In first place, Prokofiev’ second concerto. Long and technically extremely difficult, this concerto is also difficult for the pianist to remember and for both parties (orchestra and pianist) putting together is a hard task.

In second place, I would put the d minor concerto by Sergei Rachmaninov. No need to spell it out, it is an extremely difficult whole but very rewarding when played in public.

Some will be surprised by the third place: Bartok’s second concerto. Nobody talks about it, very few pianists play it, but without a doubt, one of the most difficult piano concertos ever written!

4th place attributed to : Brahms’ second concerto. Maybe the longest concerto in piano history. Very tricky also.

And the last one in this very subjective ranking: Richard Strauss’ Burleske. Wonderful work (I like very much Rudolph Serkin’s interpretation) but really not easy to play…

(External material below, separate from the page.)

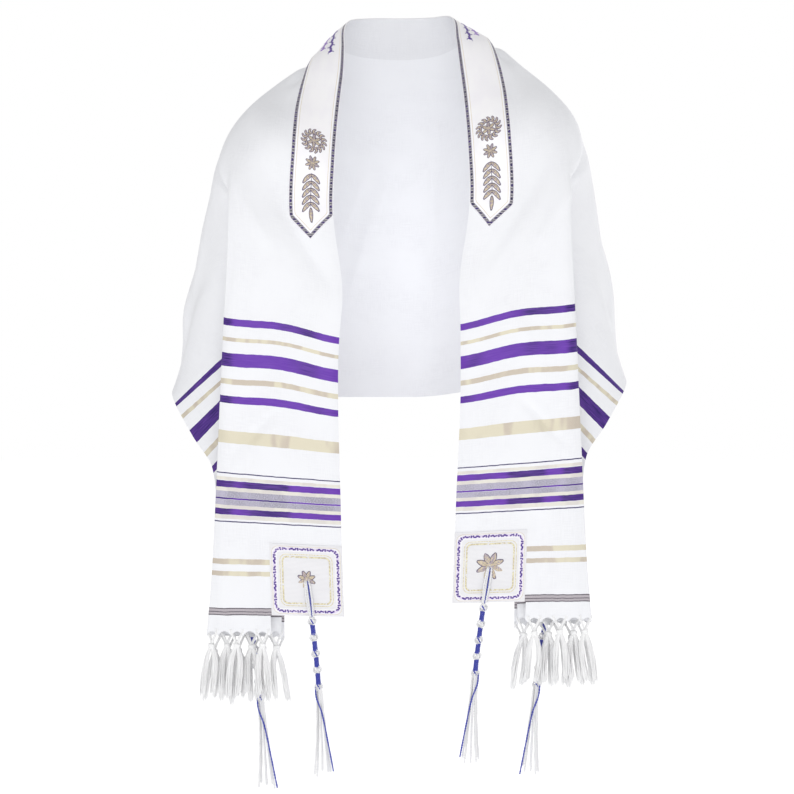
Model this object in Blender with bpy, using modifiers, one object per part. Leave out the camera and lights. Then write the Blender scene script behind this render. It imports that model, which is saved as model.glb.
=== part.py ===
"""A tallit, the fringed prayer shawl, worn open over the shoulders of a general figure.

One oblong cloth lies round the neck, over both shoulders and down to the elbows.  In front it
hangs as two panels, each gathered behind its outer edge into four folds, one behind another.
A neckband, four corner patches, two fringes and four tzitzit are sewn or tied to it.

Frame: +X to the shawl's own left, +Y behind the wearer, +Z up, in metres.  The origin is the
middle of the neck opening, where the wearer's neck and shoulders hold the cloth.
A place on the cloth is "along" (from the centre back, negative towards -X) and "across"
(from the neck edge to the selvedge).
"""
import math
import random

import bmesh
import bpy
import numpy as np

# ------------------------------------------------------------------ driving sizes
CLOTH_LENGTH = 1.87          # fringe to fringe, without the free fringe
CLOTH_WIDTH = 0.56
SLIP = 0.0010                # the cloth has slipped this far towards -X
WALL = 0.002                 # cloth
SEAM_GAP = 0.0003
BAND_WALL = 0.0016
BAND_STRAIGHT = 0.402        # centre back to where the neckband starts to taper
BAND_TIP = 0.430             # centre back to its point
TIP_MARGIN = 0.004           # the cutters of its tips reach this far past them
TIP_CUTTER_DEPTH = 0.03
PATCH_SIZE = 0.090
PATCH_WALL = 0.0016
NEAR_COLUMNS = (0.0, 0.019, 0.038, 0.057, PATCH_SIZE)    # across, from the neck edge
FAR_COLUMNS = (PATCH_SIZE, PATCH_SIZE / 2, 0.0)          # back from the selvedge
BAND_COLUMNS = 3             # the neckband reaches from the neck edge to this column

# The fringe: a header strip, and under it knots with two legs above and two tassels below.
HEADER = 0.0195              # height of the strip
HEADER_COLUMNS = (0.0925, 0.118, 0.145)     # across: on the front of the panel
HEADER_LAST = 0.4690         # across: its other end, clear of the rear corner patch
HEADER_END_GAP = 0.1         # no fold column comes nearer to that end, in places
FRINGE_FIRST = 0.1025        # across: first and last knot
FRINGE_LAST = 0.4550
FRINGE_KNOTS = 12
LEG_SPREAD = 0.0075          # the legs leave the header this far to each side of the knot
LEG_RADIUS = 0.0014
LEG_ROOT = 0.0030            # they start this far up inside the header
KNOT_DROP = 0.019            # knot below the header
KNOT_SHAPE = (
    # up from the knot's middle, radius
    (-0.0050, 0.0014),
    (-0.0025, 0.0042),
    (0.0025, 0.0042),
    (0.0050, 0.0014),
)
TASSEL_LENGTH = 0.064
TASSEL_SPREAD = 0.0060       # a knot's two tassels part this far to each side
TASSEL_SHAPE = (
    # share of the length, share of the spread, radius
    (0.00, 0.20, 0.0022),
    (0.25, 0.80, 0.0036),
    (0.60, 1.05, 0.0038),
    (0.90, 0.95, 0.0030),
    (1.00, 0.90, 0.0012),
)
KNOT_PLAY = 0.0010           # how unevenly the knots, lengths and spreads fall
LENGTH_PLAY = 0.0050
SPREAD_PLAY = 0.0015

# The tzitzit: a cord from the eyelet with double knots, and strings below the last knot.
TZITZIT_HOLE = 0.0445         # eyelet from both edges of the corner
TZITZIT_LENGTH = 0.240       # eyelet to the strings' ends, hanging
TZITZIT_KNOTS = (0.050, 0.070, 0.090, 0.110, 0.1315)      # below the eyelet
CORD_START = (0.0, 0.016, 0.034)                         # cord below the eyelet, on the patch
CORD_RADIUS = 0.0021
CORD_KNOT_RADIUS = 0.0043
CORD_KNOT_HALF = 0.0045
CORD_CLEAR = 0.05            # by this drop the knots hang clear of the patch
STRINGS = 8
STRING_RADIUS = 0.0012
STRING_ROOT = 0.0022         # the strings' ring in the last knot, and where they end
STRING_FAN = 0.0085
STRING_DEPTH = 0.55          # depth of that ring to its width
STRING_STATIONS = (0.0, 0.12, 0.35, 0.65, 1.0)
STRING_PLAY = 0.007
TZITZIT = (
    # side, corner, swing out by its end, bow out half way down
    (-1, "front", -0.020, -0.004),
    (1, "front", -0.024, -0.005),
    (-1, "rear", -0.026, -0.004),
    (1, "rear", -0.028, -0.005),
)
SQUARE = math.pi / 4         # turns a four-sided strand's flat sides to the front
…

Let’s sum up this “top 5″:
1 – Prokofiev: Second concerto in g minor.
2 – Rachmaninoff : Third concerto in d minor.
3 – Bartok : Second concerto
4 – Brahms : Second concerto in B flat major
5 – R. Strauss : Burleske

I can only repeat what I already wrote in 2009 : “Of course, this is just my point of view on the subject and you will certainly hear about other suggestions elsewhere.”

And you, what would you add to this list?